By way of comparison, the 2014 North American Railroad Shipper Survey last year noted that key findings of the study focus on shippers’ expectations for 2014 regarding: the direction of rail rates; volume growth; and service performance.
In addition, that year a set of questions were added to get shippers’ perspective on the impact of recent management changes at Canadian National Railway and Canadian Pacific Railway .
As in previous years, that survey focused on rail customers’ views on recent trends and expectations for 2014 related to the direction of rail rates (i.e. core pricing excluding fuel surcharges); anticipated levels of business activity (i.e. volume growth); the potential to transfer freight between modes (truck and rail); the level of service provided by the Class 1 railroads; and the impact of the current regulatory environment.
The 2014 survey had also solicited Canadian shippers’ views on the provisions of the Fair Rail Freight Service Act-and whether they experienced any change in service levels from CNR or CP following the ratification of this Act in June.

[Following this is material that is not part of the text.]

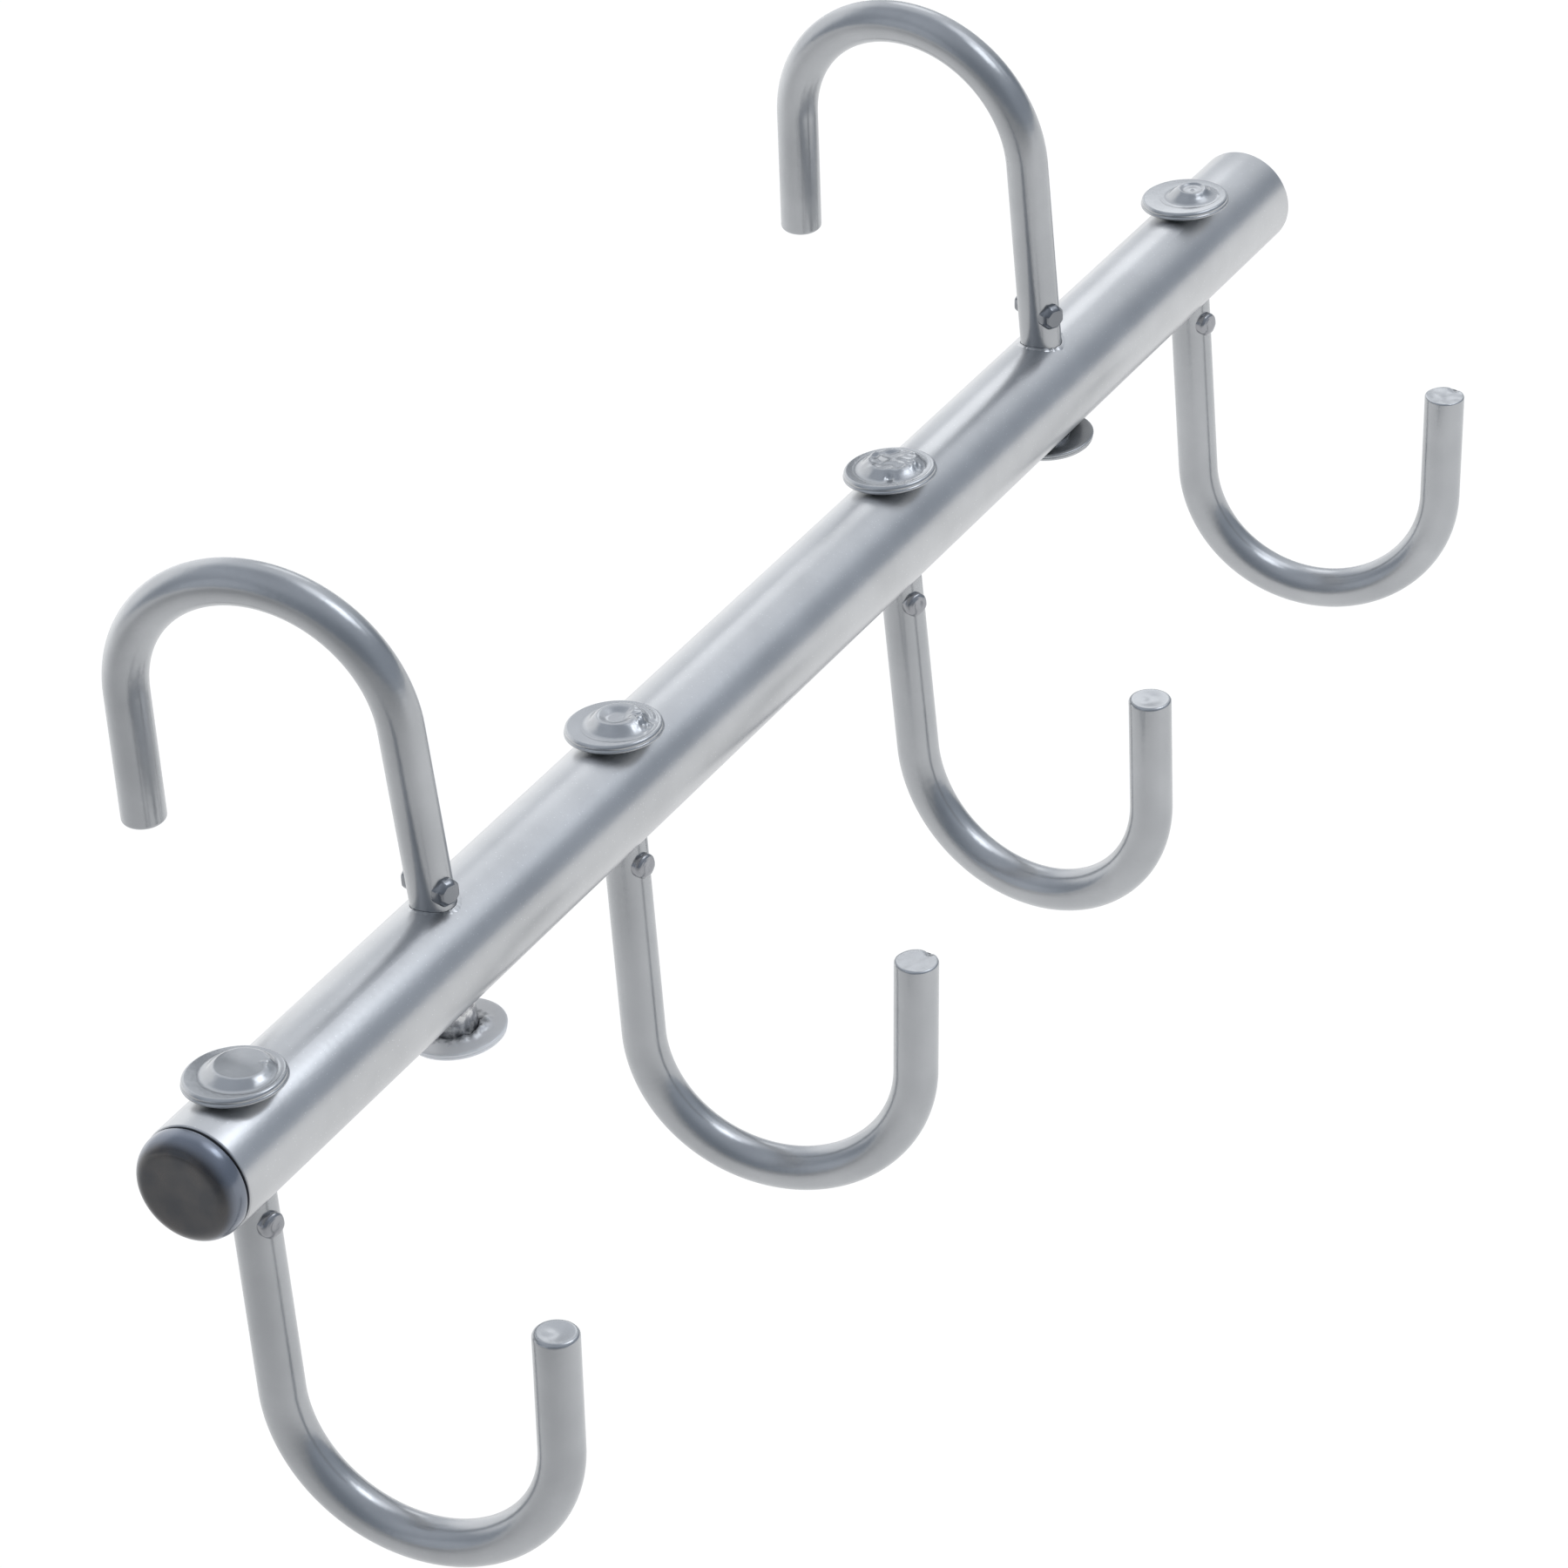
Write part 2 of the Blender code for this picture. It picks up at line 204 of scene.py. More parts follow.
def arc(centre, radius, start, end, steps):
    """Points (radial, axial) on an arc, both of its ends included."""
    points = []
    for step in range(steps + 1):
        angle = math.radians(start + (end - start) * step / steps)
        points.append((centre[0] + radius * math.cos(angle), centre[1] + radius * math.sin(angle)))
    return points


def turned(name, profile, sides, place, closed=False):
    """Turn a profile of (radial, axial) points about Z."""
    rings = [circle(radial, axial, sides) for radial, axial in profile]
    if closed:
        rings.append(rings[0])
    mesh = skin(name, rings, place)
    if closed:
        turn_outwards(mesh, weld=1e-8)
        shade(mesh, SHARP)
    return mesh


def step_between(low, high, value):
    """0 below low, 1 above high, and smooth between."""
    share = min(1.0, max(0.0, (value - low) / (high - low)))
    return share * share * (3 - 2 * share)


def ridge(value, middle, width):
    """1 in the middle, falling off smoothly on both sides."""
    return math.exp(-((value - middle) / width) ** 2)


def bump(x, y, at_x, at_y, width, depth=None, turn=0.0):
    """A bump of height 1, round or stretched along a turned axis."""
    a = math.radians(turn)
    along = (x - at_x) * math.cos(a) + (y - at_y) * math.sin(a)
    across = (y - at_y) * math.cos(a) - (x - at_x) * math.sin(a)
    return math.exp(-(along / width) ** 2 - (across / (depth or width)) ** 2)


def bumps(x, y, rows):
    """A sum of bumps. A row is a height and what bump() takes after x and y."""
    return sum(height * bump(x, y, *form) for height, *form in rows)


# Places on the rack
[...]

In terms of key takeaways, the 2014 survey found that most shippers had expected a slowdown in the pace of rail rate increases. A strong majority of respondents, 71 per cent expected rail rates to increase in 2014 with the largest group, 42 per cent, forecasting 1-3 per cent growth. For the second consecutive year, shippers’ outlook on pricing growth had moderated as the proportion of respondents that expected rates to rise in excess of 4 per cent had more than halved over the previous two years, from 65 per cent for 2012 to 28 per cent for 2014.
Although pricing gains appeared to be slowing, it was important to note that very few respondents, 3 per cent, expected rates to actually decline the next year, which was consistent with previous survey results.